Counterintuitively, although the leaseholders may live in a more dangerous building than they realised, this could work in their favour when it comes to who pays to rectify the problem, as if fire breaks haven’t been fitted the insurer could accept this is a defect and pay out under the leaseholders’ warranties.
Having initially turned down the leaseholders’ claims, Inside Housing understands insurer Liberty Syndicates is now reassessing and is sending in its own inspector.
Fresh Building isn’t the only block where fire precautions could be lacking, according to Mr Boyd. He says Leasehold Knowledge Partnership is aware of other buildings where there are issues with the fire breaks.
Fresh Building, Salford
Now a coalition of MPs has come together under the leadership of Steve Reed, Labour MP for Croydon North, to put pressure on the government to lead the way on resolving the leaseholder issue.

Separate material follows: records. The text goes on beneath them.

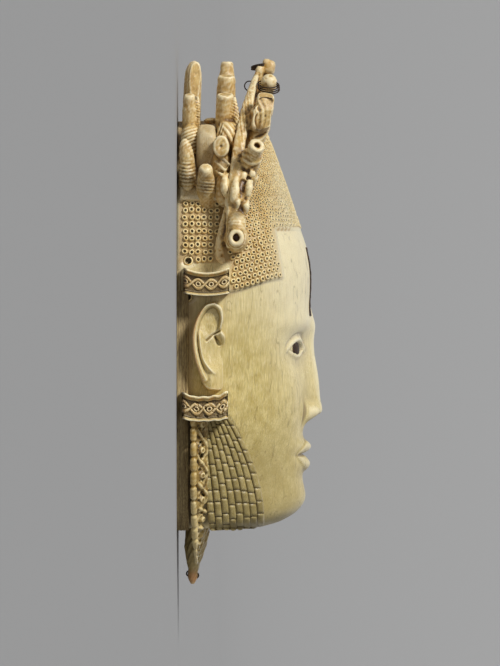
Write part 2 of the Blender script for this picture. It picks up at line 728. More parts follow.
def curl_shapes(pitch, relief, seed=11):
    """Every curl as one short drilled stud: a wall, a rounded top, a drilled hole and its floor.

    A ring of a stud is its centre, plus a radius along each spoke, plus a height along the normal."""
    field = curl_places(pitch)
    rng = np.random.default_rng(seed)
    n = len(field)
    centre = field[:, None, None, :3]
    normal = unit(field[:, 3:6])
    step = field[:, 6] * rng.uniform(0.92, 1.08, n)
    side = unit(np.cross(normal, (0.2, 1.0, 0.1)))
    up = np.cross(normal, side)
    worn = smooth(35, 50, field[:, 2]) * 0.46 + rng.uniform(0, 0.2, n)
    high = relief * (step / pitch) * (1 - worn)
    radii = np.array([0.52, 0.47, 0.38, 0.26, 0.2])
    heights = np.array([-0.5, 0.6, 1.0, 0.95, 0.2])
    dark = np.array([0.5, 0.15, 0.0, 0.15, 1.0])
    segments = 7
    angle = np.linspace(0, 2 * math.pi, segments, endpoint=False)
    wobble = 1 + 0.10 * np.cos(2 * angle[None, :] + rng.uniform(0, 6.3, (n, 1)))
    r = radii[None, :, None] * step[:, None, None] * wobble[:, None, :]
    r[:, 3:] *= (1 + 0.35 * smooth(2.5, 1.6, step))[:, None, None]
    h = heights[None, :, None] * high[:, None, None] * np.ones((1, 1, segments))
    spoke = (
        np.cos(angle)[None, None, :, None] * side[:, None, None]
        + np.sin(angle)[None, None, :, None] * up[:, None, None]
    )
    points = centre + r[..., None] * spoke + h[..., None] * normal[:, None, None]
    floor = centre[:, 0, 0] + 0.12 * high[:, None] * normal
    rings = len(radii)
    per = rings * segments + 1
    flat = np.concatenate([points.reshape(n, -1, 3), floor[:, None]], 1).reshape(-1, 3)
    cell = np.arange(rings * segments).reshape(rings, segments)
    wrapped = np.concatenate([cell, cell[:, :1]], 1)
    quad = np.stack([wrapped[:-1, :-1], wrapped[:-1, 1:], wrapped[1:, 1:], wrapped[1:, :-1]], -1)
    quad = quad.reshape(-1, 4)
    last = wrapped[-1]
    fan = np.stack([last[:-1], last[1:], np.full(segments, rings * segments)], -1)
    first = wrapped[0]
    base = first[:-1][::-1]
    start = (np.arange(n) * per)[:, None, None]
    faces = [
        (quad + start).reshape(-1, 4),
        (fan + start).reshape(-1, 3),
        (base + start[:, 0]).reshape(-1, segments),
    ]
    shade = np.concatenate([np.repeat(dark, segments), [1.0]])
    rubbed = np.repeat(worn, per)
    shape = Shape(flat, faces, hole=np.tile(shade, n) * (1 - 0.3 * rubbed), worn=rubbed)
    return shape.outward()


def cord_hole_shapes():
    """The rim of each hole for a cord: a thin lip about a straight wall, with a floor in shadow."""
    shapes = []
    for y, z in CORD_HOLES:
        here, normal = on_head(angle_at_depth(np.array([y]), np.array([z])), np.array([y]))
        c, d = here[0], normal[0]
        lip = [(0.0, 2.2), (0.86, 2.1), (0.95, 1.75)]
        wall = [(0.93, CORD_HOLE), (0.2, CORD_HOLE), (0.2, 0.05)]
        hole = turned(c - d * 3.4, c + d * 0.25, lip + wall, 24)
        inside = np.repeat([0.6, 0.2, 0.0, 0.8, 1.0, 1.0], 24)
        hole.values["hole"] = np.concatenate([inside, [0.6, 1.0]])
        hole.values["worn"] = np.zeros(len(hole.points))
        shapes.append(hole)
    return both_sides(shapes)


# Ears


def line_distance(p, path):
    """Distance from points (n, 2) to a path (m, 2), and how far along it the nearest place is, 0 to 1."""
    a = path[:-1][None]
    ab = (path[1:] - path[:-1])[None]
    ap = p[:, None] - a
    t = np.clip((ap * ab).sum(-1) / np.maximum((ab * ab).sum(-1), 1e-9), 0, 1)
    gap = np.linalg.norm(ap - t[..., None] * ab, axis=-1)
    i = gap.argmin(1)
    rows = np.arange(len(p))
    return gap[rows, i], (i + t[rows, i]) / (len(path) - 1)


def inside_outline(p, outline):
    """Whether points lie inside a closed outline: an odd count of edges crossed going right."""
    a = outline[None]
    b = np.roll(outline, -1, 0)[None]
    y = p[:, None, 1]
    crosses = (a[..., 1] > y) != (b[..., 1] > y)
    slope = (b[..., 0] - a[..., 0]) / np.where(b[..., 1] == a[..., 1], 1e-9, b[..., 1] - a[..., 1])
    return (crosses & (p[:, None, 0] < a[..., 0] + (y - a[..., 1]) * slope)).sum(1) % 2 == 1


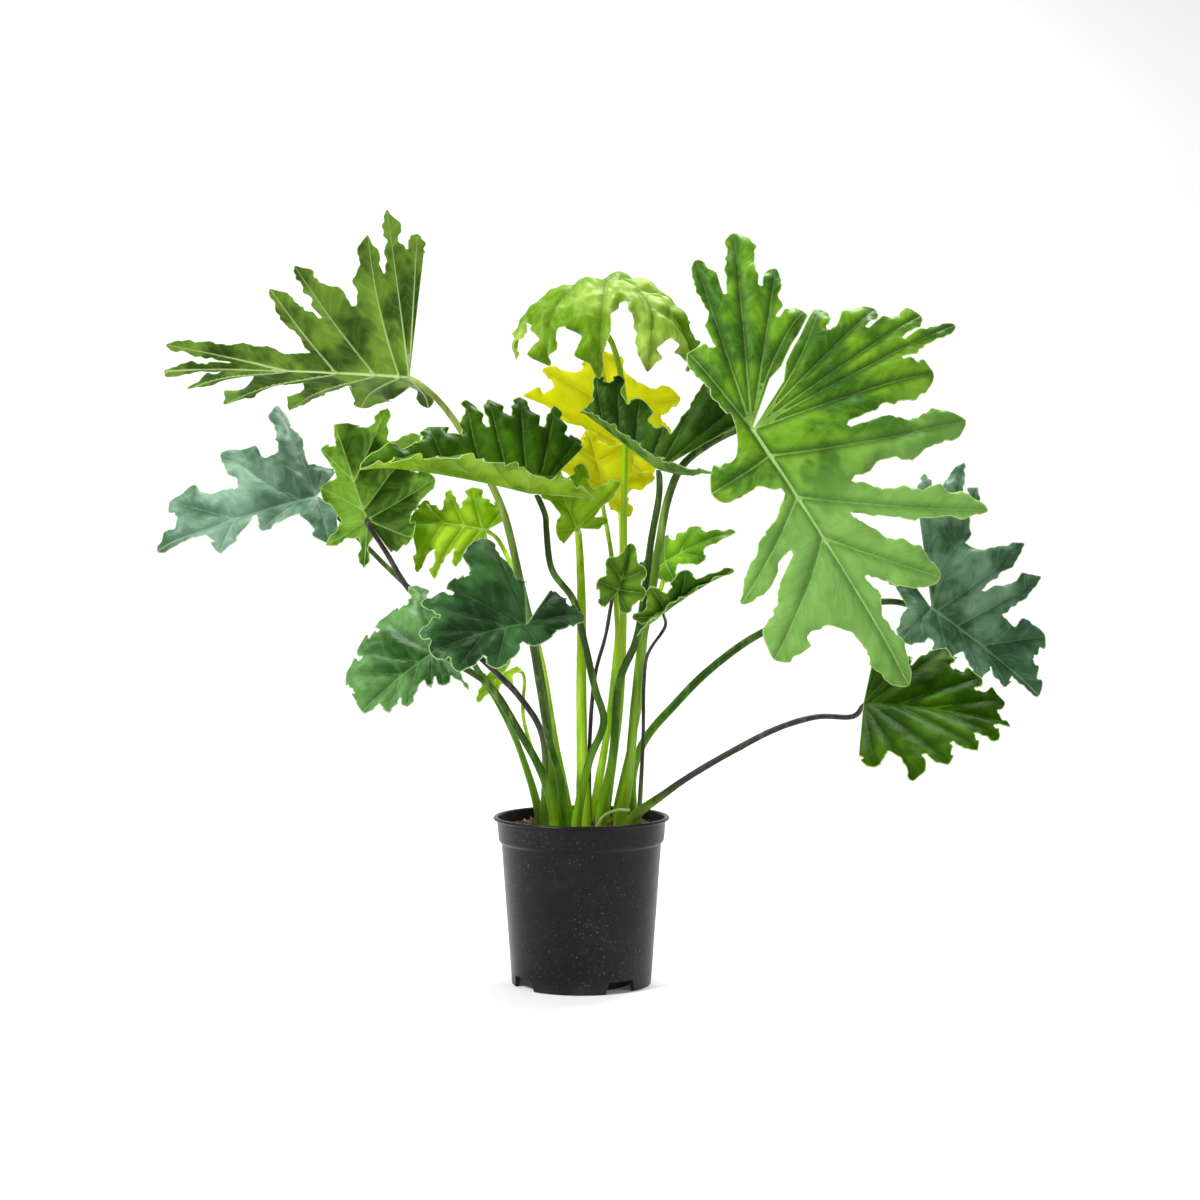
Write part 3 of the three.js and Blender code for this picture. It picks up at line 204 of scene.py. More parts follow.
# %% Plans
PLANS = {
    "upper_left": {
        "tip_start": 0.66,
        "left": [[0, 0.01, 0.64, 0.05, 0.59], [0, 0.14, 0.74, 0.13, 0.44], [0.04, 0.21, 0.63, 0.24, 0.29],
            [0.14, 0.48, 0.45, 0.37, 0.23], [0.3, 0.6, 0.38, 0.41, 0.08], [0.5, 0.98, 0.11, 0.73, 0.03]],
        "right": [[0, -0.1, 0.3, -0.04, 0.22], [0.04, 0.2, 0.36, 0.25, 0.17], [0.14, 0.5, 0.42, 0.42, 0.14],
            [0.3, 0.75, 0.34, 0.6, 0.08], [0.5, 0.93, 0.15, 0.76, 0.03]],
    },
    "far_left": {
        "tip_start": 0.8,
        "left": [[0, 0.04, 0.34, 0.16, 0.1], [0.1, 0.38, 0.12, 0.5, 0.08], [0.5, 0.66, 0.18, 0.7, 0.05]],
        "right": [[0, -0.13, 0.22, -0.04, 0.35], [0, 0, 0.72, 0.14, 0.34], [0.1, 0.46, 0.5, 0.43, 0.19],
            [0.5, 0.84, 0.27, 0.82, 0.13]],
    },
    "left": {
        "tip_start": 0.7,
        "left": [[0, -0.33, 0.37, -0.04, 0.43], [0, 0.22, 0.75, 0.42, 0.54], [0.1, 0.67, 0.75, 0.73, 0.44],
            [0.4, 1.05, 0.56, 0.91, 0.3]],
        "right": [[0, -0.48, 0.17, -0.12, 0.14], [0, -0.1, 0.45, 0.11, 0.25], [0.1, 0.49, 0.33, 0.55, 0.16],
            [0.4, 0.85, 0.21, 0.82, 0.06]],
    },
    "centre_left": {
        "tip_start": 0.66,
        "left": [[0, -0.24, 0.24, -0.08, 0.25], [0.04, 0.12, 0.32, 0.2, 0.29],
            [0.14, 0.38, 0.33, 0.42, 0.29], [0.3, 0.63, 0.29, 0.68, 0.23], [0.5, 0.86, 0.18, 0.9, 0.11]],
        "right": [[0, -0.22, 0.46, -0.15, 0.49], [0, -0.05, 0.62, 0.02, 0.43],
            [0.04, 0.15, 0.6, 0.21, 0.45], [0.14, 0.33, 0.54, 0.32, 0.35], [0.3, 0.46, 0.49, 0.48, 0.26],
            [0.5, 0.66, 0.31, 0.7, 0.18]],
    },
    "young_left": {
        "tip_start": 0.7,
        "left": [[0, 0.02, 0.22, 0.1, 0.22], [0.05, 0.28, 0.55, 0.33, 0.33], [0.26, 0.5, 0.75, 0.55, 0.37],
            [0.5, 0.71, 0.7, 0.8, 0.3]],
        "right": [[0, -0.15, 0.31, 0.01, 0.37], [0.05, 0.26, 0.5, 0.35, 0.21],
            [0.26, 0.52, 0.46, 0.56, 0.16], [0.5, 0.78, 0.26, 0.9, 0.12]],
    },
    "lower_left": {
        "tip_start": 0.66,
        "left": [[0, 0.1, 0.62, 0.13, 0.4], [0, 0.24, 0.39, 0.25, 0.26], [0.04, 0.34, 0.32, 0.44, 0.3],
            [0.22, 0.67, 0.32, 0.73, 0.25], [0.44, 0.84, 0.22, 0.92, 0.12]],
        "right": [[0, -0.6, 0.5, -0.4, 0.5], [0, -0.5, 0.85, -0.19, 0.67], [0.04, 0.15, 0.73, 0.28, 0.56],
            [0.22, 0.56, 0.56, 0.63, 0.47], [0.44, 0.81, 0.44, 0.92, 0.23]],
    },
    "lower_front": {
        "tip_start": 0.66,
        "left": [[0, -0.61, -0.38, -0.72, -0.25], [0, -0.82, -0.11, -0.3, 0.13],
            [0.04, 0.02, 0.26, 0.25, 0.34], [0.22, 0.56, 0.43, 0.69, 0.36], [0.44, 0.86, 0.28, 0.91, 0.16]],
        "right": [[0, -0.24, 0.57, -0.19, 0.66], [0, -0.15, 1.07, 0.36, 0.63],
            [0.04, 0.54, 0.66, 0.65, 0.56], [0.22, 0.85, 0.54, 0.78, 0.3], [0.44, 1.03, 0.24, 0.98, 0.12]],
    },
    "back": {
        "tip_start": 0.7,
        "left": [[0, 0.16, 0.37, 0.3, 0.38], [0.08, 0.72, 0.91, 0.74, 0.55], [0.4, 0.92, 0.62, 0.84, 0.31]],
        "right": [[0, -0.36, 0.31, -0.02, 0.38], [0.08, 0.1, 0.58, 0.26, 0.5], [0.4, 0.4, 0.72, 0.64, 0.32]],
    },
    "centre_right": {
        "tip_start": 0.8,
        "left": [[0, -0.5, 0.9, -0.2, 0.85], [0.1, 0.2, 0.4, 0.3, 0.3], [0.3, 0.5, 0.4, 0.6, 0.3],
            [0.5, 0.75, 0.3, 0.8, 0.2], [0.7, 0.95, 0.2, 1, 0.1]],
        "right": [[0, -0.36, 0.97, -0.29, 0.92], [0, -0.22, 1.11, -0.03, 0.98], [0, 0.19, 1.04, 0.15, 0.42],
            [0.1, 0.24, 0.43, 0.3, 0.34], [0.3, 0.61, 0.49, 0.73, 0.42], [0.5, 0.94, 0.56, 0.96, 0.42],
            [0.7, 1.16, 0.44, 1.08, 0.25]],
    },
    "great_right": {
        "tip_start": 0.64,
        "left": [[0, -0.26, 0.43, -0.19, 0.46], [0, -0.16, 0.59, -0.11, 0.53], [0, -0.06, 0.71, -0.01, 0.6],
            [0, 0.03, 0.79, 0.05, 0.57], [0, 0.14, 0.63, 0.16, 0.27], [0.11, 0.34, 0.63, 0.33, 0.18],
            [0.28, 0.64, 0.53, 0.42, 0.12], [0.44, 0.75, 0.27, 0.62, 0.05]],
        "right": [[0, -0.28, -0.38, -0.33, -0.31], [0, -0.46, -0.38, -0.43, -0.3],
            [0, -0.65, -0.33, -0.46, -0.18], [0, -0.63, -0.16, -0.36, -0.06], [0, -0.36, 0.03, -0.08, 0.04],
            [0.11, 0.12, 0.23, 0.25, 0.03], [0.28, 0.5, 0.35, 0.43, 0.12], [0.44, 0.71, 0.35, 0.7, 0.15]],
    },
    "far_right": {
        "tip_start": 0.7,
        "left": [[0, -0.68, 0.85, -0.46, 0.7], [0, -0.5, 1.1, -0.4, 0.95], [0, -0.31, 1.02, -0.1, 0.55],
            [0.04, 0.23, 0.83, 0.21, 0.32], [0.22, 0.48, 0.71, 0.43, 0.27], [0.44, 0.76, 0.36, 0.79, 0.18]],
        "right": [[0, -0.45, -0.05, -0.27, 0.05], [0, -0.02, 0.36, 0.14, 0.22],
            [0.04, 0.34, 0.27, 0.46, 0.19], [0.22, 0.58, 0.2, 0.67, 0.11], [0.44, 0.78, 0.13, 0.88, 0.06]],
    },
    "lower_right": {
        "tip_start": 0.7,
        "left": [[0, 0.09, 0.38, 0.17, 0.33], [0, 0.27, 0.44, 0.34, 0.4], [0.04, 0.49, 0.52, 0.63, 0.39],
            [0.22, 0.79, 0.33, 0.83, 0.25], [0.44, 0.95, 0.18, 0.95, 0.08]],
        "right": [[0, 0.2, 0.57, 0.3, 0.48], [0, 0.45, 0.61, 0.5, 0.43], [0.04, 0.66, 0.46, 0.72, 0.34],
            [0.22, 0.85, 0.3, 0.89, 0.21], [0.44, 0.97, 0.15, 0.97, 0.07]],
    },
    "centre": {
        "tip_start": 0.6,
        "left": [[0, 0.12, 0.32, 0.34, 0.17], [0.3, 0.87, 0.3, 0.84, 0.11]],
        "right": [[0, -0.05, 0.5, 0.09, 0.34], [0, 0.41, 0.94, 0.52, 0.48], [0.3, 0.95, 0.52, 0.8, 0.2]],
    },
    "inner_right": {
        "tip_start": 0.7,
        "left": [[0, 0.02, 0.57, 0.2, 0.38], [0.08, 0.69, 0.77, 0.68, 0.4], [0.45, 0.94, 0.44, 0.84, 0.16]],
        "right": [[0, -0.6, 0.35, -0.2, 0.36], [0.08, -0.05, 0.87, 0.2, 0.54],
            [0.45, 0.57, 0.78, 0.66, 0.26]],
    },
    "lobed": {
        "tip_start": 0.55,
        "both": [[0, -0.34, 0.3, -0.12, 0.28], [0.05, 0.14, 0.52, 0.24, 0.28], [0.26, 0.58, 0.4, 0.62, 0.2]],
    },
    "rounded": {
        "tip_start": 0.55,
        "both": [[0, -0.28, 0.34, -0.1, 0.4], [0.05, 0.22, 0.54, 0.38, 0.44], [0.26, 0.66, 0.44, 0.78, 0.3]],
    },
    "umbrella": {
        "tip_start": 0.6,
        "left": [[0, -0.7, 0.38, -0.34, 0.3], [0, -0.35, 0.88, -0.03, 0.36], [0.06, 0.34, 0.96, 0.32, 0.32],
            [0.3, 0.74, 0.6, 0.68, 0.2]],
        "right": [[0, -0.78, 0.4, -0.46, 0.46], [0, -0.4, 0.88, -0.12, 0.66], [0.06, 0.26, 0.96, 0.3, 0.36],
            [0.3, 0.78, 0.66, 0.72, 0.34]],
    },
}
print("plans:", len(PLANS))

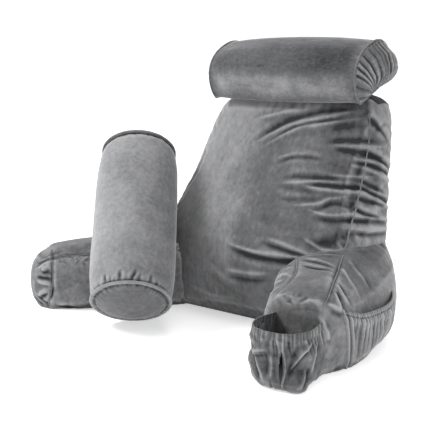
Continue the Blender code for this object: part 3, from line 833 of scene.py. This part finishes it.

They include Lucy Powell, MP for Manchester Central; Matthew Pennycook; Poplar and Limehouse MP Jim Fitzpatrick; and Liverpool Riverside MP Louise Ellman, among others.
Ms Powell warns the issue could become a “huge national crisis unless the government acts quickly”.
As freeholders, property managers and insurers squabble over who will dig deep into their pockets, dangerous cladding remains on blocks across the UK.
At Prime Minister’s Questions last month Theresa May, when pressed on the slow progress to remove cladding from these blocks, pointed to the Hackitt Review into building regulations. For the residents of these blocks change cannot come fast enough.
Inside Housing is calling for immediate action to implement the learning from the Lakanal House fire, and a commitment to act – without delay – on learning from the Grenfell Tower tragedy as it becomes available.
We will submit evidence from our research to the Grenfell public inquiry.
The inquiry should look at why opportunities to implement learning that could have prevented the fire were missed, in order to ensure similar opportunities are acted on in the future.